▶ **Challenge**
Write out the data again exactly, skipping every picture.

Rows from an object dataset:
.....

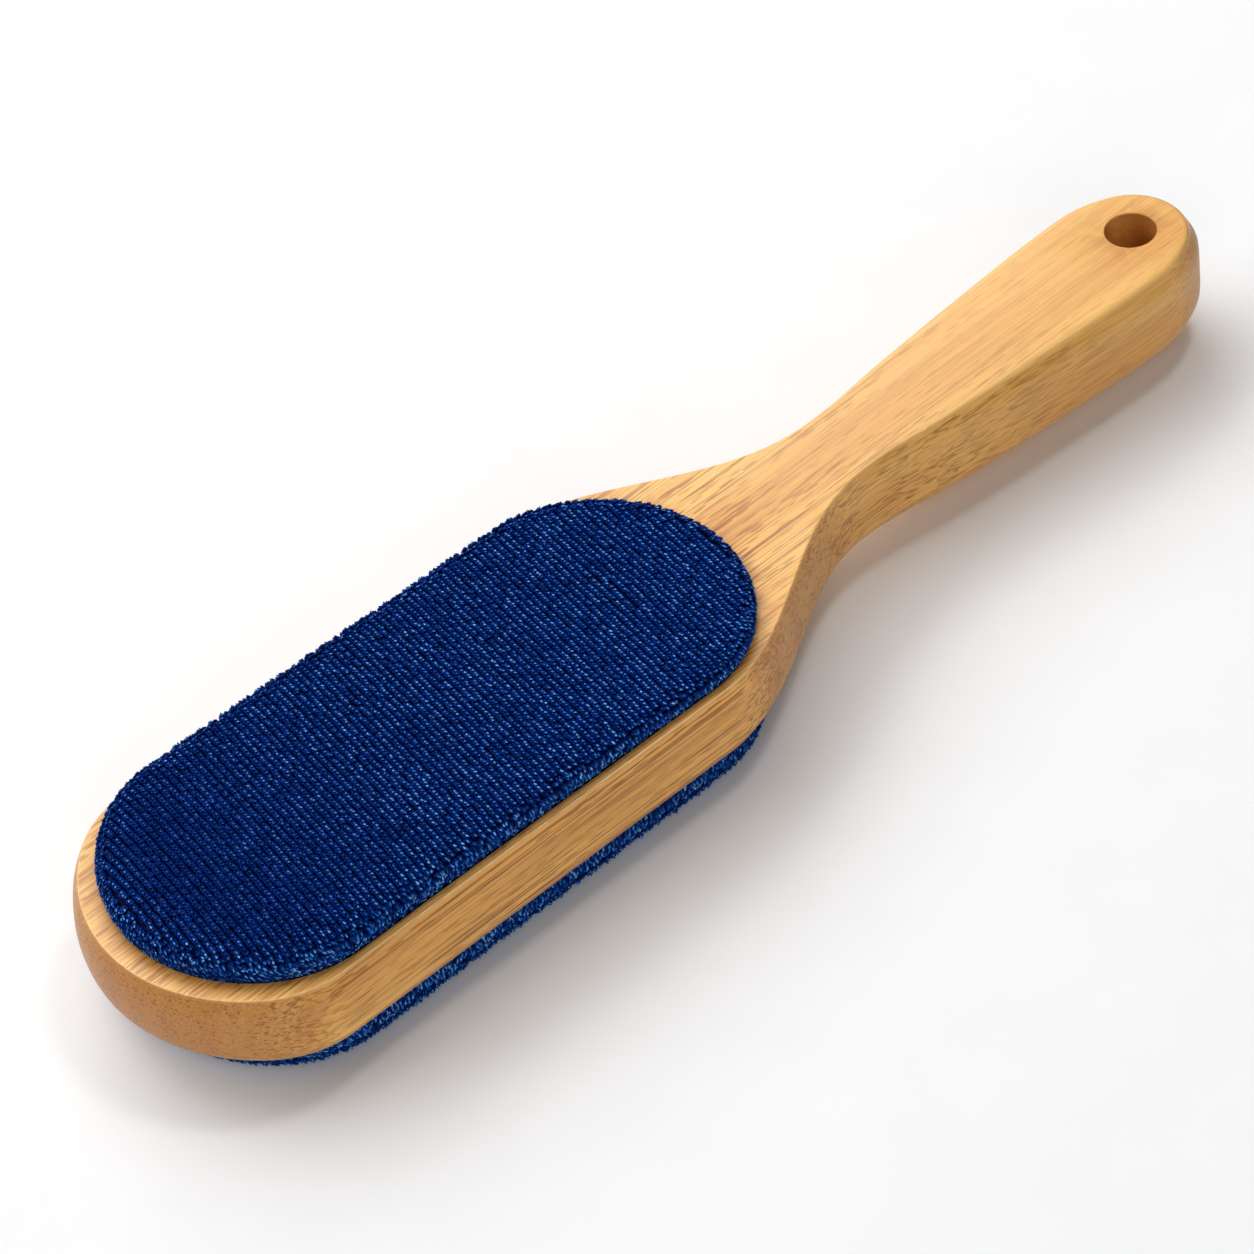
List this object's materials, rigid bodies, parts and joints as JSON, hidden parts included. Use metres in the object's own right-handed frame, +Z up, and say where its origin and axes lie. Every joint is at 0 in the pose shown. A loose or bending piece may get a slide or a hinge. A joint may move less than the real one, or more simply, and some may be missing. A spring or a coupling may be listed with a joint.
{
  "type": "clothes brush",
  "caption": "Double-sided clothes brush: oblong wooden head with a waisted handle and hanging hole, a crowned directional-pile pad let into each face.",
  "frame": {"origin": "middle of the brush's bounding box, on the surface that the lower pad rests on", "axes": "+X along the brush from the nose to the end of the handle, +Y across it, +Z up, square to the two faces"},
  "size_m": [0.25, 0.0602, 0.0298],
  "materials": {
    "wood": "satin clear lacquer on pale straight-grained wood",
    "pile_fabric": "short directional pile in fine rows, royal blue, silky glints",
    "foam": "open-cell foam",
    "board": "plain fibreboard",
    "adhesive": "double-sided adhesive sheet"
  },
  "bodies": {
    "root": {"wooden_body": "wood", "upper_pile_cover": "pile_fabric", "upper_foam_pad": "foam", "upper_backing_board": "board", "upper_adhesive_sheet": "adhesive", "lower_pile_cover": "pile_fabric", "lower_foam_pad": "foam", "lower_backing_board": "board", "lower_adhesive_sheet": "adhesive"}
  },
  "joints": []
}
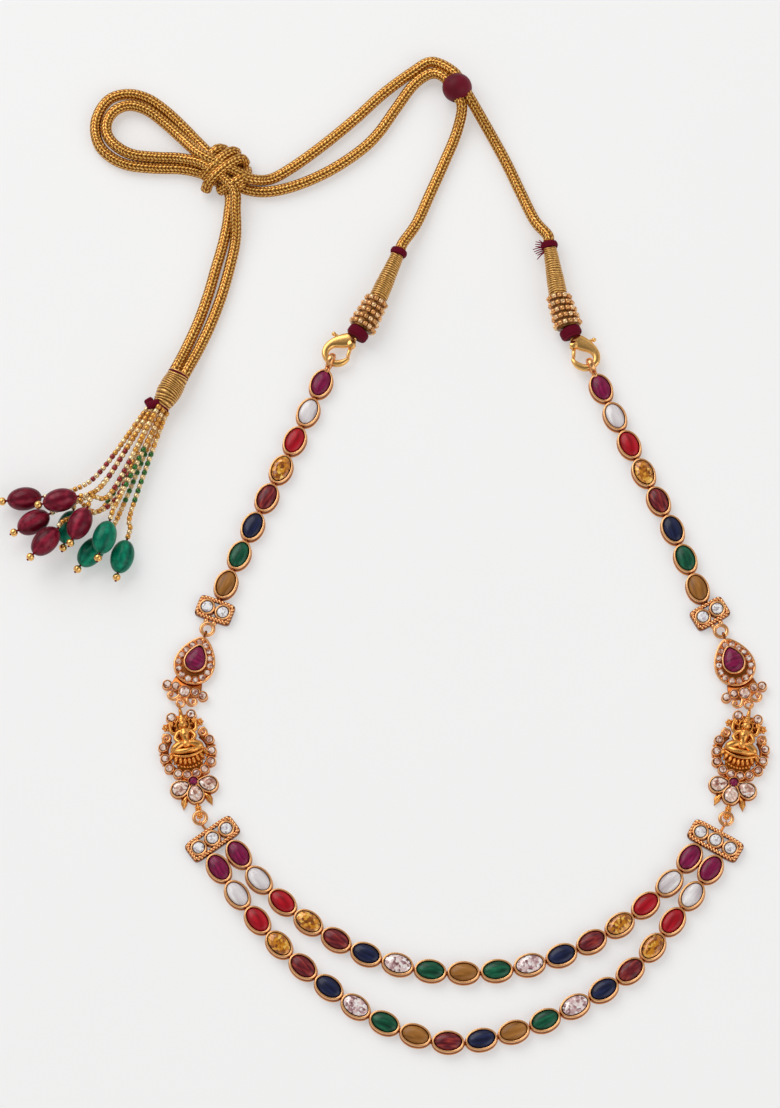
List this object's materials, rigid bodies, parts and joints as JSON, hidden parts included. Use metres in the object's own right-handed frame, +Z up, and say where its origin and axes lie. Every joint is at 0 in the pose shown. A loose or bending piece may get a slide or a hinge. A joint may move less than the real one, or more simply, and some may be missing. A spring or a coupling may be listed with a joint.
{
  "type": "temple necklace",
  "caption": "Adjustable temple necklace: oval gem links in two front strands, figure plaques, pear drops, lobster clasps, gold cord with slide bead and tassel",
  "frame": {"origin": "middle of the metal and tassel's box seen from above, at the surface the necklace lies on", "axes": "+Z up from the surface, +Y from the front strands to the cord, +X to the wearer's left as the front faces up"},
  "size_m": [0.2022, 0.275, 0.013],
  "materials": {
    "copper_gold": "matte antique gold plate with a copper tone over cast brass",
    "figure_gold": "matte yellow gold plate over cast brass",
    "clasp_gold": "smooth pale gold plate",
    "zari_cord": "gold metal thread braided in a round cord",
    "maroon_thread": "maroon silk thread, tightly wound",
    "seed_beads": "silver-lined gold seed beads on thread",
    "ruby": "opaque purple-red cabochon",
    "pearl": "milky pearl cabochon",
    "coral": "opaque coral red cabochon",
    "citrine": "cut amber glass, foiled behind",
    "garnet": "opaque brown-red cabochon",
    "sapphire": "opaque dark blue cabochon",
    "emerald": "opaque dark green cabochon",
    "cats_eye": "brown cabochon with a pale band of light",
    "crystal": "clear cut glass, foiled behind",
    "red_glass": "streaked dark red glass",
    "green_glass": "satin green glass",
    "maroon_bead": "satin maroon bead"
  },
  "bodies": {
    "necklace": {"cord_left": "zari_cord", "cord_right": "zari_cord", "cord_knot": "zari_cord", "slide_bead": "maroon_bead", "left_top_tie": "maroon_thread", "right_top_tie": "maroon_thread", "left_sleeve": "zari_cord", "right_sleeve": "zari_cord", "left_bead_collar": "seed_beads", "right_bead_collar": "seed_beads", "left_bottom_tie": "maroon_thread", "right_bottom_tie": "maroon_thread", "left_clasp": "clasp_gold", "right_clasp": "clasp_gold", "left_upper_chain": "copper_gold", "right_upper_chain": "copper_gold", "inner_strand": "copper_gold", "outer_strand": "copper_gold", "ruby_stones": "ruby", "pearl_stones": "pearl", "coral_stones": "coral", "citrine_stones": "citrine", "garnet_stones": "garnet", "sapphire_stones": "sapphire", "emerald_stones": "emerald", "cats_eye_stones": "cats_eye", "crystal_stones": "crystal", "left_two_stone_bar": "copper_gold", "right_two_stone_bar": "copper_gold", "left_three_stone_bar": "copper_gold", "right_three_stone_bar": "copper_gold", "bar_crystals": "crystal", "left_drop": "copper_gold", "right_drop": "copper_gold", "drop_rubies": "ruby", "left_drop_crystals": "crystal", "right_drop_crystals": "crystal", "left_plaque": "figure_gold", "right_plaque": "figure_gold", "plaque_rubies": "ruby", "left_plaque_crystals": "crystal", "right_plaque_crystals": "crystal", "tassel_sleeve": "zari_cord", "tassel_tie": "maroon_thread", "tassel_strings": "seed_beads", "tassel_red_beads": "red_glass", "tassel_green_beads": "green_glass", "tassel_end_beads": "seed_beads"},
    "left_lever": {"left_clasp_lever": "clasp_gold"},
    "right_lever": {"right_clasp_lever": "clasp_gold"}
  },
  "joints": [
    {"name": "left_lever_hinge", "type": "hinge", "parent": "necklace", "child": "left_lever", "pos_m": [-0.00873, 0.08204, 0.0022], "axis": [0, 0, -1], "range_deg": [0, 25], "stiffness_Nm_per_rad": 0.001},
    {"name": "right_lever_hinge", "type": "hinge", "parent": "necklace", "child": "right_lever", "pos_m": [0.05032, 0.08186, 0.0022], "axis": [0, 0, 1], "range_deg": [0, 25], "stiffness_Nm_per_rad": 0.001}
  ]
}
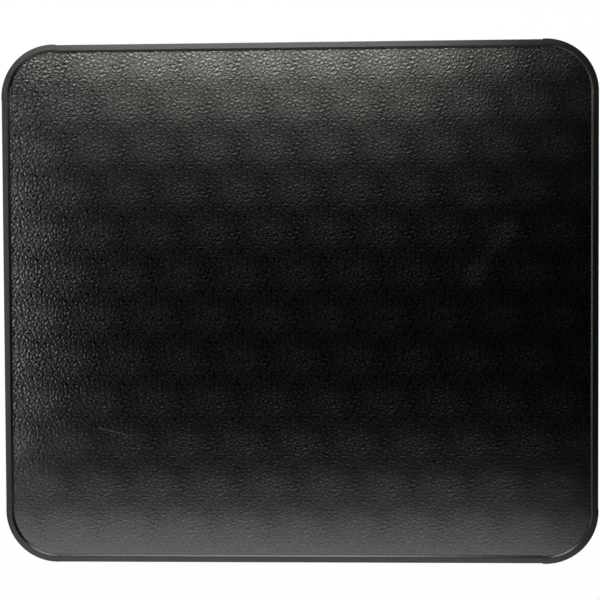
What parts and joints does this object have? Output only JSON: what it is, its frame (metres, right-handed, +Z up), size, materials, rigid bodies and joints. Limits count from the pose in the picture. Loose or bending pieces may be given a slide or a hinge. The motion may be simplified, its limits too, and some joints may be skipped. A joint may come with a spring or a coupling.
{
  "type": "stove board",
  "caption": "Flat rounded rectangular stove board: leather-grain steel face over an insulating core, framed by a raised smooth rim of straight and curved trims.",
  "frame": {"origin": "under the middle of the board, in the plane that it rests on", "axes": "+X to the right along the 32 inch side, +Y to the rear along the 28 inch side, +Z up out of the embossed face"},
  "size_m": [0.8136, 0.713, 0.0154],
  "materials": {
    "face_enamel": "glossy black stoved enamel on leather-grain embossed steel",
    "trim_enamel": "smooth satin black stoved enamel",
    "galvanised_steel": "dull spangled zinc",
    "mineral_board": "matt pressed mineral fibre millboard"
  },
  "bodies": {
    "root": {"face_sheet": "face_enamel", "core_board": "mineral_board", "back_sheet": "galvanised_steel", "front_trim": "trim_enamel", "right_trim": "trim_enamel", "rear_trim": "trim_enamel", "left_trim": "trim_enamel", "rear_left_corner": "trim_enamel", "rear_right_corner": "trim_enamel", "front_right_corner": "trim_enamel", "front_left_corner": "trim_enamel"}
  },
  "joints": []
}
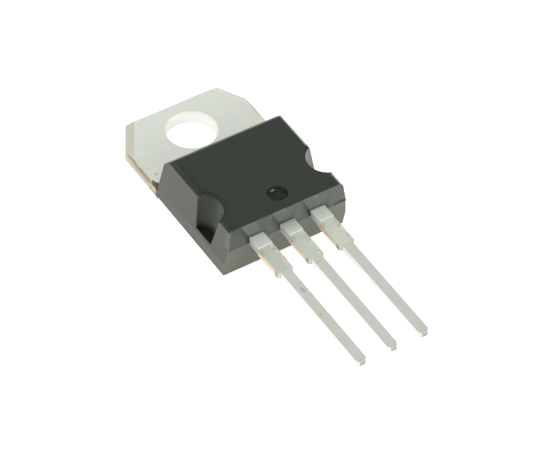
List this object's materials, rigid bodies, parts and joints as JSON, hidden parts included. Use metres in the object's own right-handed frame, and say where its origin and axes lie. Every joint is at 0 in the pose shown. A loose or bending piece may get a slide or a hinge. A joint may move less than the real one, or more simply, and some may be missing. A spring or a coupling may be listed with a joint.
{
  "type": "voltage regulator",
  "caption": "Three-lead voltage regulator: a drafted black moulding with side notches on a bolt-down metal tab, with a stepped lead row at its other end.",
  "frame": {"origin": "centre of the mounting hole, on the flat back of the tab", "axes": "+Z along the hole's axis, from the flat back towards the moulded top; +Y from the leads towards the free end of the tab; +X across the lead row, towards the output lead"},
  "size_m": [0.0102, 0.0289, 0.0044],
  "materials": {
    "black_moulding": "matte",
    "tinned_copper": "satin",
    "silicon": "polished",
    "solder": "satin",
    "bond_wire": "satin"
  },
  "bodies": {
    "root": {"moulded_body": "black_moulding", "tab_and_ground_lead": "tinned_copper", "input_lead": "tinned_copper", "output_lead": "tinned_copper", "silicon_die": "silicon", "die_solder": "solder", "input_wire": "bond_wire", "output_wire": "bond_wire", "ground_wire": "bond_wire"}
  },
  "joints": []
}
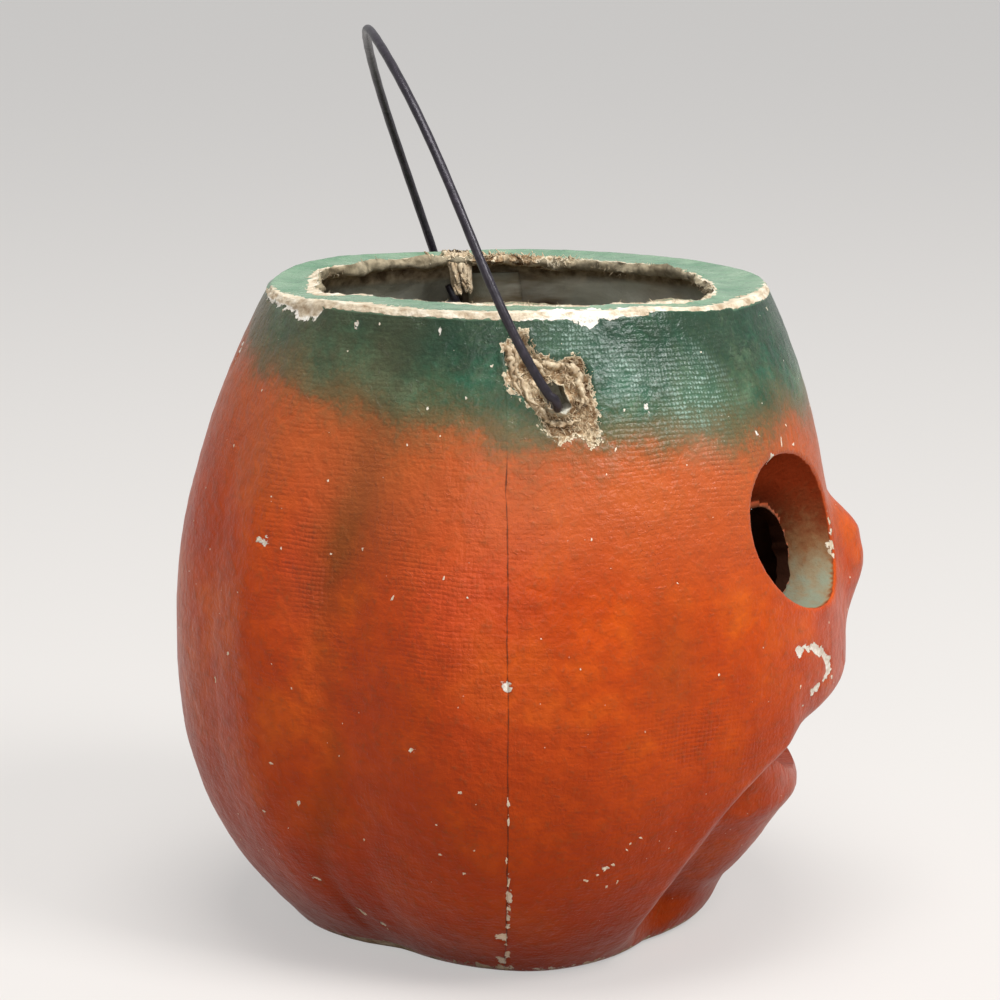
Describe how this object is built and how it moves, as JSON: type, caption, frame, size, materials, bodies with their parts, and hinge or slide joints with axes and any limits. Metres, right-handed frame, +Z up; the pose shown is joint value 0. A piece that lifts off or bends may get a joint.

.....

▶ **Exercise response**
List this object's materials, rigid bodies, parts and joints as JSON, hidden parts included. Use metres in the object's own right-handed frame, +Z up, and say where its origin and axes lie. Every joint is at 0 in the pose shown. A loose or bending piece may get a slide or a hinge. A joint may move less than the real one, or more simply, and some may be missing. A spring or a coupling may be listed with a joint.
{
  "type": "clothes brush",
  "caption": "Double-sided clothes brush: oblong wooden head with a waisted handle and hanging hole, a crowned directional-pile pad let into each face.",
  "frame": {"origin": "middle of the brush's bounding box, on the surface that the lower pad rests on", "axes": "+X along the brush from the nose to the end of the handle, +Y across it, +Z up, square to the two faces"},
  "size_m": [0.25, 0.0602, 0.0298],
  "materials": {
    "wood": "satin clear lacquer on pale straight-grained wood",
    "pile_fabric": "short directional pile in fine rows, royal blue, silky glints",
    "foam": "open-cell foam",
    "board": "plain fibreboard",
    "adhesive": "double-sided adhesive sheet"
  },
  "bodies": {
    "root": {"wooden_body": "wood", "upper_pile_cover": "pile_fabric", "upper_foam_pad": "foam", "upper_backing_board": "board", "upper_adhesive_sheet": "adhesive", "lower_pile_cover": "pile_fabric", "lower_foam_pad": "foam", "lower_backing_board": "board", "lower_adhesive_sheet": "adhesive"}
  },
  "joints": []
}
List this object's materials, rigid bodies, parts and joints as JSON, hidden parts included. Use metres in the object's own right-handed frame, +Z up, and say where its origin and axes lie. Every joint is at 0 in the pose shown. A loose or bending piece may get a slide or a hinge. A joint may move less than the real one, or more simply, and some may be missing. A spring or a coupling may be listed with a joint.
{
  "type": "temple necklace",
  "caption": "Adjustable temple necklace: oval gem links in two front strands, figure plaques, pear drops, lobster clasps, gold cord with slide bead and tassel",
  "frame": {"origin": "middle of the metal and tassel's box seen from above, at the surface the necklace lies on", "axes": "+Z up from the surface, +Y from the front strands to the cord, +X to the wearer's left as the front faces up"},
  "size_m": [0.2022, 0.275, 0.013],
  "materials": {
    "copper_gold": "matte antique gold plate with a copper tone over cast brass",
    "figure_gold": "matte yellow gold plate over cast brass",
    "clasp_gold": "smooth pale gold plate",
    "zari_cord": "gold metal thread braided in a round cord",
    "maroon_thread": "maroon silk thread, tightly wound",
    "seed_beads": "silver-lined gold seed beads on thread",
    "ruby": "opaque purple-red cabochon",
    "pearl": "milky pearl cabochon",
    "coral": "opaque coral red cabochon",
    "citrine": "cut amber glass, foiled behind",
    "garnet": "opaque brown-red cabochon",
    "sapphire": "opaque dark blue cabochon",
    "emerald": "opaque dark green cabochon",
    "cats_eye": "brown cabochon with a pale band of light",
    "crystal": "clear cut glass, foiled behind",
    "red_glass": "streaked dark red glass",
    "green_glass": "satin green glass",
    "maroon_bead": "satin maroon bead"
  },
  "bodies": {
    "necklace": {"cord_left": "zari_cord", "cord_right": "zari_cord", "cord_knot": "zari_cord", "slide_bead": "maroon_bead", "left_top_tie": "maroon_thread", "right_top_tie": "maroon_thread", "left_sleeve": "zari_cord", "right_sleeve": "zari_cord", "left_bead_collar": "seed_beads", "right_bead_collar": "seed_beads", "left_bottom_tie": "maroon_thread", "right_bottom_tie": "maroon_thread", "left_clasp": "clasp_gold", "right_clasp": "clasp_gold", "left_upper_chain": "copper_gold", "right_upper_chain": "copper_gold", "inner_strand": "copper_gold", "outer_strand": "copper_gold", "ruby_stones": "ruby", "pearl_stones": "pearl", "coral_stones": "coral", "citrine_stones": "citrine", "garnet_stones": "garnet", "sapphire_stones": "sapphire", "emerald_stones": "emerald", "cats_eye_stones": "cats_eye", "crystal_stones": "crystal", "left_two_stone_bar": "copper_gold", "right_two_stone_bar": "copper_gold", "left_three_stone_bar": "copper_gold", "right_three_stone_bar": "copper_gold", "bar_crystals": "crystal", "left_drop": "copper_gold", "right_drop": "copper_gold", "drop_rubies": "ruby", "left_drop_crystals": "crystal", "right_drop_crystals": "crystal", "left_plaque": "figure_gold", "right_plaque": "figure_gold", "plaque_rubies": "ruby", "left_plaque_crystals": "crystal", "right_plaque_crystals": "crystal", "tassel_sleeve": "zari_cord", "tassel_tie": "maroon_thread", "tassel_strings": "seed_beads", "tassel_red_beads": "red_glass", "tassel_green_beads": "green_glass", "tassel_end_beads": "seed_beads"},
    "left_lever": {"left_clasp_lever": "clasp_gold"},
    "right_lever": {"right_clasp_lever": "clasp_gold"}
  },
  "joints": [
    {"name": "left_lever_hinge", "type": "hinge", "parent": "necklace", "child": "left_lever", "pos_m": [-0.00873, 0.08204, 0.0022], "axis": [0, 0, -1], "range_deg": [0, 25], "stiffness_Nm_per_rad": 0.001},
    {"name": "right_lever_hinge", "type": "hinge", "parent": "necklace", "child": "right_lever", "pos_m": [0.05032, 0.08186, 0.0022], "axis": [0, 0, 1], "range_deg": [0, 25], "stiffness_Nm_per_rad": 0.001}
  ]
}
What parts and joints does this object have? Output only JSON: what it is, its frame (metres, right-handed, +Z up), size, materials, rigid bodies and joints. Limits count from the pose in the picture. Loose or bending pieces may be given a slide or a hinge. The motion may be simplified, its limits too, and some joints may be skipped. A joint may come with a spring or a coupling.
{
  "type": "stove board",
  "caption": "Flat rounded rectangular stove board: leather-grain steel face over an insulating core, framed by a raised smooth rim of straight and curved trims.",
  "frame": {"origin": "under the middle of the board, in the plane that it rests on", "axes": "+X to the right along the 32 inch side, +Y to the rear along the 28 inch side, +Z up out of the embossed face"},
  "size_m": [0.8136, 0.713, 0.0154],
  "materials": {
    "face_enamel": "glossy black stoved enamel on leather-grain embossed steel",
    "trim_enamel": "smooth satin black stoved enamel",
    "galvanised_steel": "dull spangled zinc",
    "mineral_board": "matt pressed mineral fibre millboard"
  },
  "bodies": {
    "root": {"face_sheet": "face_enamel", "core_board": "mineral_board", "back_sheet": "galvanised_steel", "front_trim": "trim_enamel", "right_trim": "trim_enamel", "rear_trim": "trim_enamel", "left_trim": "trim_enamel", "rear_left_corner": "trim_enamel", "rear_right_corner": "trim_enamel", "front_right_corner": "trim_enamel", "front_left_corner": "trim_enamel"}
  },
  "joints": []
}
List this object's materials, rigid bodies, parts and joints as JSON, hidden parts included. Use metres in the object's own right-handed frame, and say where its origin and axes lie. Every joint is at 0 in the pose shown. A loose or bending piece may get a slide or a hinge. A joint may move less than the real one, or more simply, and some may be missing. A spring or a coupling may be listed with a joint.
{
  "type": "voltage regulator",
  "caption": "Three-lead voltage regulator: a drafted black moulding with side notches on a bolt-down metal tab, with a stepped lead row at its other end.",
  "frame": {"origin": "centre of the mounting hole, on the flat back of the tab", "axes": "+Z along the hole's axis, from the flat back towards the moulded top; +Y from the leads towards the free end of the tab; +X across the lead row, towards the output lead"},
  "size_m": [0.0102, 0.0289, 0.0044],
  "materials": {
    "black_moulding": "matte",
    "tinned_copper": "satin",
    "silicon": "polished",
    "solder": "satin",
    "bond_wire": "satin"
  },
  "bodies": {
    "root": {"moulded_body": "black_moulding", "tab_and_ground_lead": "tinned_copper", "input_lead": "tinned_copper", "output_lead": "tinned_copper", "silicon_die": "silicon", "die_solder": "solder", "input_wire": "bond_wire", "output_wire": "bond_wire", "ground_wire": "bond_wire"}
  },
  "joints": []
}
Describe how this object is built and how it moves, as JSON: type, caption, frame, size, materials, bodies with their parts, and hinge or slide joints with axes and any limits. Metres, right-handed frame, +Z up; the pose shown is joint value 0. A piece that lifts off or bends may get a joint.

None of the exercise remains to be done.